Sequence  is incremented by the payload length of the transmitted/received packet instead of incrementing by one, this way the sender can always retransmit bytes that were discarded by receiver's platform from a packet payload (that is possible in Java -the reason is probably to prevent running out of memory when available memory for JVM is low).
 
Connection

The connection id in the header of an outgoing packet is obtained from the other end during connection setup while in feedback header is the connection id found in the header of the packet that triggered this feedback. 
connection:
connection setup can be explained in Server-Client terms:
Client generates a unique 64-bit id and send it in a special message (connection message) to the server. server likewise generates unique 64-bit id and send it to the client in a special feedback. After this exchange each end has two connection ids for this connection, one generated locally and one generated remotely.
Note that the uniqueness of the generated connection id has to be maintaned whithin the local host only.
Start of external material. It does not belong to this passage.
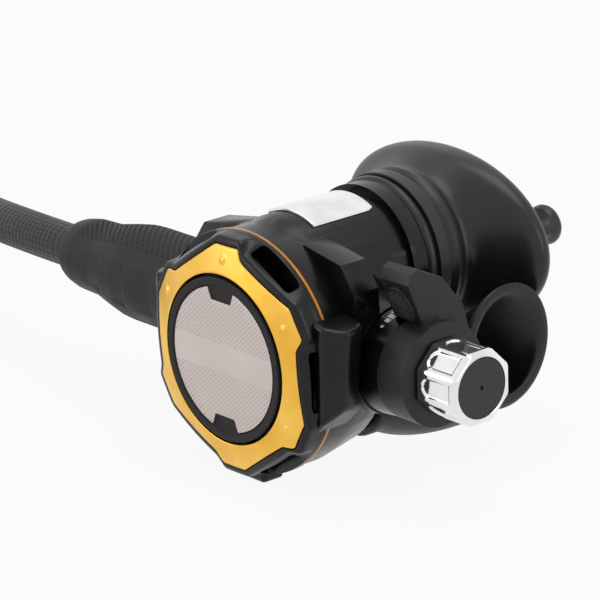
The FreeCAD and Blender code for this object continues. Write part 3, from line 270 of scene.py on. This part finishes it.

Note that The connection message can contain application data and should not be larger than one packet.
the server should not send unless it received at least one message (after the connection message).   This allows to avoid possible incorrect connections resulted by unsuccessful handshake.

Passing data in both directions

The sending end uses the remote id as the connection id in the packets header.
and the receiving end receives a packet only if the connection id in its header equals the local id.  
Note that the sequence number of the connection message is zero, likewise the first message from the server to client (no -if you ask - first message from server cannot be confused as a connection message).

Connection termination

connection termination is handled entirely at application domain, i.e.  the protocol does not provide a mechanism to negotiate connection termination. The application should synchronize connection termination as follows:
'clean' connection termination can be done by passing a special message in one direction at the end of communication (call it EOF message if you want).
who sends that message is application-specific but normally it is the client (the connection initiator). After passing this message both ends can dispose the connection object.

Note that EOF message should not contain application data, sender should normally tolerate unsuccessful send of this message and continue normally.

Note that it cannot be granted that the connection is always terminated this way, using 'read' timeout -at both ends of an ADEN connection- is the only way to prevent blocking indefinitely on a dead connection.

Remarks:
You may noticed that ADEN provides TCP functionality but with less overhead. That reflects greatly on the overall efficiency of the system when only small messages are exchanged. The same can also be said when running on a LAN, because round-trip times are relatively small and packets are less likely to be lost here. Therefore ADEN can be used to transmit large files within a LAN.